Lenders typically have their own set of requirements for approval, in addition to basic SBA requirements. They usually consider criteria, including:
-- Time in business
-- Personal and business credit scores and reports
-- Personal and business income tax returns
-- Business financial statements and business plan
-- Business and personal bank statements
-- Asset valuation
Some SBA loans require collateral and may use the equipment itself to secure the loan. The equipment must be professionally appraised to establish its value as a condition of loan approval.
In terms of timing, SBA loans may not be the fastest financing option for equipment, as the typical timeline for funding is 60 to 90 days.

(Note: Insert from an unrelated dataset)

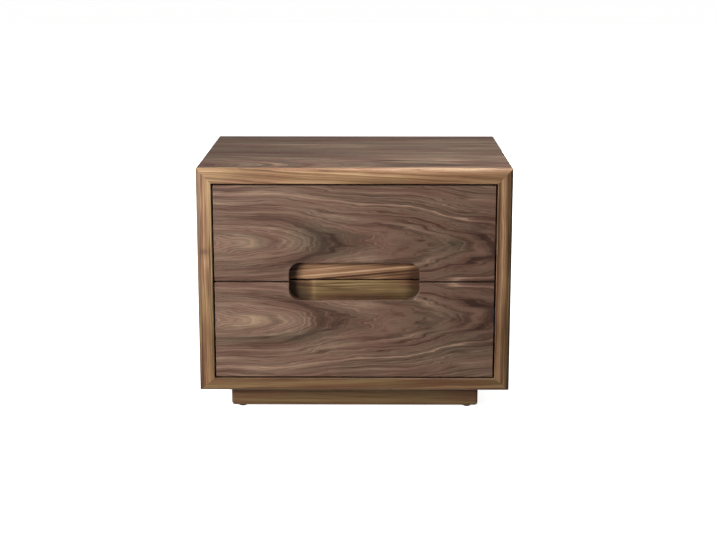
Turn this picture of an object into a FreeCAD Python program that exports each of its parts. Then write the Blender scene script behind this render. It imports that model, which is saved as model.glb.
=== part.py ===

Wamsganz says another potential downside is the fees you may pay with an SBA loan, which include guarantee or origination fees of up to to 3.75 percent.
[Read: Best Unsecured Business Loans.]
What About Business Credit Cards?
Business credit cards are another equipment financing option. Applications are typically less time-intensive than some business loans, you can take advantage of a zero percent APR introductory period, and you may save money if you're earning cash back, miles or points on the purchase.
But there are some drawbacks to consider. Credit cards could have higher interest rates than equipment loans, and the amount of credit extended to you is usually significantly less, Ware says. "That said, using a credit card is probably much easier and quicker, and if the amount is small, it may be a reasonable approach," he says.
Wamsganz says credit cards and lines of credit are better suited to covering short-term working capital needs. Like Ware, he says the exception is smaller equipment purchases, such as new computer hardware or software.
As you compare avenues for financing equipment, remember to read the fine print before you commit.
"Regardless of the type of financing you go with, it's important to understand how much you are really paying at the end of the day," Martinez says. He recommends understanding fees, penalties, interest and repayment terms before signing on the dotted line.